第663話 また心臓が止まるかと思ったよ
文字数 2,106文字
「つい最近、心臓の手術を受けるまで管で繋がれたヤツが何言ってやがる。油断するな」
黒金陣営のSPの一人であり、かつて『国選処刑人』に招集された灰崎は病院で検査を受ける妹へ付き添っていた。
黒金佑真による流雲昌子拉致の一件にて、敗北した彼は、お節介なマッスラーに諭されて家族に会うことに決めた。
『国選処刑人』として二度と表舞台に立たない代わりに、妹に必要な膨大な医療費の工面を国へ願い出ており、手術が無事成功した事だけは聞いていた。
公式では死亡扱い。しかし『国選処刑人』としての活動が始まる前に部隊は壊滅した事もあり、黒金の配慮で“行方不明”に留まっていたのである。
“家族に会いたい? ハハ、構わないよ。君たちは行方不明扱いにされている。医療費? あの件は森総理が、資金を横領して回収出来なかった、と言う事になっているから気にしなくていいさ。『神島』が君たちを生かした事には意味があると思いたいよ”

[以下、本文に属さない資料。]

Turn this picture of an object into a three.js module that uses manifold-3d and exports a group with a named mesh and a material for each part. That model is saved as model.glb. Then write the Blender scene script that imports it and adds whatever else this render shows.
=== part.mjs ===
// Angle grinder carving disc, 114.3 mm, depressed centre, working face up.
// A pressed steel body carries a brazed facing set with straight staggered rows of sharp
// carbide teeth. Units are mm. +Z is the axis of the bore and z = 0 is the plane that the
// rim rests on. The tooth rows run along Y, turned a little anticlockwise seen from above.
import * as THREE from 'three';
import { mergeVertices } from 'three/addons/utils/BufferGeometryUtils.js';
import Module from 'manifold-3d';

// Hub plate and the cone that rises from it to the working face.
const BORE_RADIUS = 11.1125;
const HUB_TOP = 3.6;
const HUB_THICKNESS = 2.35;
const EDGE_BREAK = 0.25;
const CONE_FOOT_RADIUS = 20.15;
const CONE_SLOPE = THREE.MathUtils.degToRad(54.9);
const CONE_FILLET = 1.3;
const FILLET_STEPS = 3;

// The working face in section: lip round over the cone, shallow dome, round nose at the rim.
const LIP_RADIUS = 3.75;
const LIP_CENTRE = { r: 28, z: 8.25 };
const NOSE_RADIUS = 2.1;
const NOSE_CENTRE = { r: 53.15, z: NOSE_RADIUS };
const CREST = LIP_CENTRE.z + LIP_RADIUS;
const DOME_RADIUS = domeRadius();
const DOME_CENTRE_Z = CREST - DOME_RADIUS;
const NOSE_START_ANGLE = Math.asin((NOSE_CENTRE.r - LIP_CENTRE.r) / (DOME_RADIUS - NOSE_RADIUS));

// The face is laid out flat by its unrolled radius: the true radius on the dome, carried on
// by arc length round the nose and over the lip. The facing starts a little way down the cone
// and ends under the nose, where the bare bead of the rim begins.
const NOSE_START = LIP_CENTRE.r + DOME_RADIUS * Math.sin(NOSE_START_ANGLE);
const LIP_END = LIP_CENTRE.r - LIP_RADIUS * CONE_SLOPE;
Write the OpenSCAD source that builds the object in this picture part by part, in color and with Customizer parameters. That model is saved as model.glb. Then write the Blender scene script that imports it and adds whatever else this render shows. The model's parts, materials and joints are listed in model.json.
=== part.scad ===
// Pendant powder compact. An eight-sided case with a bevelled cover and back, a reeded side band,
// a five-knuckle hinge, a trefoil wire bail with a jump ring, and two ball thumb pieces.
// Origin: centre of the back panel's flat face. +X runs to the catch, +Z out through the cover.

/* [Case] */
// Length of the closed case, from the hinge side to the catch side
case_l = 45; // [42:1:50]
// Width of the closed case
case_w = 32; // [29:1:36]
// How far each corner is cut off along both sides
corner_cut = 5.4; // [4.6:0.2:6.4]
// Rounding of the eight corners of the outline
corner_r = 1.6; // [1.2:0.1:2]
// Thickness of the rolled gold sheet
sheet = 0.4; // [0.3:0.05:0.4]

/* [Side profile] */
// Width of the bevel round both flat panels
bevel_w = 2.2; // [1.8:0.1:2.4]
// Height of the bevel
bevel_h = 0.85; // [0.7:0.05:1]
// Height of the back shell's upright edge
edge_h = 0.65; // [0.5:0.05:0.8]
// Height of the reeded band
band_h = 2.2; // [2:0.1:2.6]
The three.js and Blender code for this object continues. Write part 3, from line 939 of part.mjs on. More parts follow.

「それにしてもさ、本当にびっくりしたんだから。先生が死んだハズの兄さんが帰ってきたって言った時はまた心臓が止まるかと思ったよ。しかも眼帯つけてるし」
「俺も色々あってな」
本当に色々あった。“神島”に嵐童隊長を殺されて部隊は壊滅。片眼を潰された時は何のために決意したのか大きく揺らいだ。
その後、黒金さんに拾ってもらって遠くから妹の事を見守るつもりだったが――
「本当に人生は何があるのかわからんぞ」
「片眼になった兄さんが言うと説得力が凄いよ」
病院で闘病生活をしていた妹はただ一人の家族だ。今は黒金さんの所で要人警護の仕事をしていると誇らしく伝えている。
「あ、ほらユニコ君居た。全然見ないと思ったら休憩中だったのかなぁ?」
と、出口付近に差し掛かってようやくユニコ君を見つけた妹は楽しそうに指差すと、ユニコ君~、と駆けていく。
駅のタクシー乗り場へ向かう灰崎兄妹はユニコ君の商店街を突っ切るルートを歩いていた。二人が帰るのは最近借りたセキュリティもしっかりしたマンションである。
10才の頃から18才まで、ずっと病室から出れなかった妹がようやく自分の足で世界を見れる様になり、それを近くで見守っていける。
あの一件で、大見さんに出会ってなかったらこうして妹と笑い合えなかっただろう。
「……最強の家族……か」
確か、大見さんは『ライトマッスル』と言うジムに居ると白山が言ってたな。今度、会えるように席を頼んでみるか。
昌子誘拐事件以降、実行員となった五人は各々で表社会に触れる様に踏み出していた。
「兄さん、写真撮って撮って」
と、妹は最近買ってあげたスマホで写真を撮るように催促してくる。
「デケーな」
現在、妹と並ぶユニコ君は自分よりも頭二つ分大きい。まるで小山の様な雰囲気を受けるが、威圧感は全く感じない。
カシャ、と二枚ほど撮ってあげると妹にスマホを返した。
「うわー、なんか遠近感おかしいよね」
「まぁ、何か大きいユニコ君な気はするが」
SNSに上げよー、と妹はその場でまだ慣れない投稿を始めた。道の端に行くぞ、と大通りの交通を邪魔しない様に隅へ誘導する――
「ユニコ」
「え?」
後ろからユニコ君に肩に軽く、ポン、とされた。灰崎は思わず振り替えるとユニコ君は、グッ、と親指を立てて子供達へ愛想を振り撒きに戻る。
「……アンタだったのか」
ユニコ君の中に居る人間が誰なのか理解した灰崎は今一度心の中で、ありがとう、と告げた。
「兄さん。ツイッターに上手く上げられないんだけど……」
「どれ、見せてみろ」
まだまだ、近代文明に明るくない妹を助けるつもりで改めて写真を見る。
「――――」
「? 兄さん?」
思わず眼を疑った。写真を撮った時はユニコ君と妹に注目して気づかなかったが、この端に写っているのは――
部隊が壊滅した雨の日の夜。闇の中から鋭く現れた刃はこの片眼を永遠に暗転させた。
その時に現れた……『国選処刑人』――
バカな……なぜ……ここに居る!?
商店街の入り口に止まったタクシーから降りる、神島譲治の姿だった。
「揺れを殆んど感じない、良い運転だった」
「ありがとうございます。お釣りです」
目的地であるユニコ君の商店街へ到着したタクシーにて、支払いをするジョージの称賛に沖合は素直に応えた。
セナは片腕のジョージを考慮して彼の荷物も持って手を貸す為に先に降りていた。
「すみません、一つ聞いても良いですか?」
「何だ?」
「その……鮫島主任とはどんな関係で?」
「行きずりで出会った相手だ。話に聞き耳を立てていたのなら大体察しているだろう?」
「え? まぁ……確認ってことで……」
「もしも、セナを娶るつもりなら道は険しいぞ」
「え? あ……はい」
僅かな会話から沖合のセナに対する感情を読み取ったジョージは、片想いは苦労すると微笑んだ。
「ジョーさん~手を貸しますよ~」
「すまんな」
ジョージはセナの手を借りてタクシーを降りる。